Siskind readily admits there are plenty of individual houses in areas designated as blighted that are fine. But that does not violate state laws governing blight. "Every single building within a 'blighted' area does not have to be blighted," he notes.
That's the problem, say critics of Florida's law: Blight is in the eye of the beholder.
"Given the breadth of the definition as it currently exists, virtually any piece of property in Florida could be declared blighted," says John W. Little III, an attorney specializing in eminent domain with the West Palm Beach firm Brigham Moore.
Florida's criteria for determining blight "are so vague they can mean anything," agrees property-rights attorney Berliner.
For instance, even Florida neighborhoods in good condition qualify as blighted if they are in an area with higher-than-average numbers of police calls, the traffic layout is outdated or their neighbors' properties fall into disrepair.
This raises the hackles of homeowners and property rights advocates. They claim the practical definition of "blight" boils down to this: If a structure can be replaced with something that generates more money, then it's blighted.
"What beachfront in Florida couldn't be knocked down and rebuilt with something that would generate more tax revenue?" Little asks.
Further, if a city or county decides blight exists, then just one of 14 blight criteria have to be met in order for that government's redevelopment agency to exercise eminent domain. The criteria are general: Unsafe and unsanitary conditions are one, so is substandard structures.

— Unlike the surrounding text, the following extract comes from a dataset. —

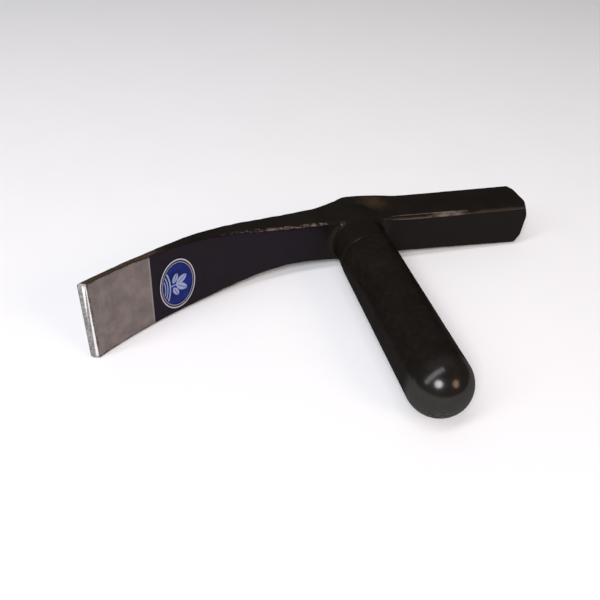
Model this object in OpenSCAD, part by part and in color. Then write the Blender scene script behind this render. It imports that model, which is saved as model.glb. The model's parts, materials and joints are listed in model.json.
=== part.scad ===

It's not clear whether legislative changes to Florida's definition of blight or rules on eminent domain would help opponents of Riviera Beach redevelopment or those whose homes have already been determined to be in a blighted area.
"You can't unring the bell," says city council member and retired Circuit Court Judge Edward Rodgers.
For now, then, redevelopment remains on track.
Her cheeks blushed by a FOX makeup artist, Martha Babson sums up her battle plan for her Hannity & Colmes appearance: "I'm like the Indians, and the white man wants my land."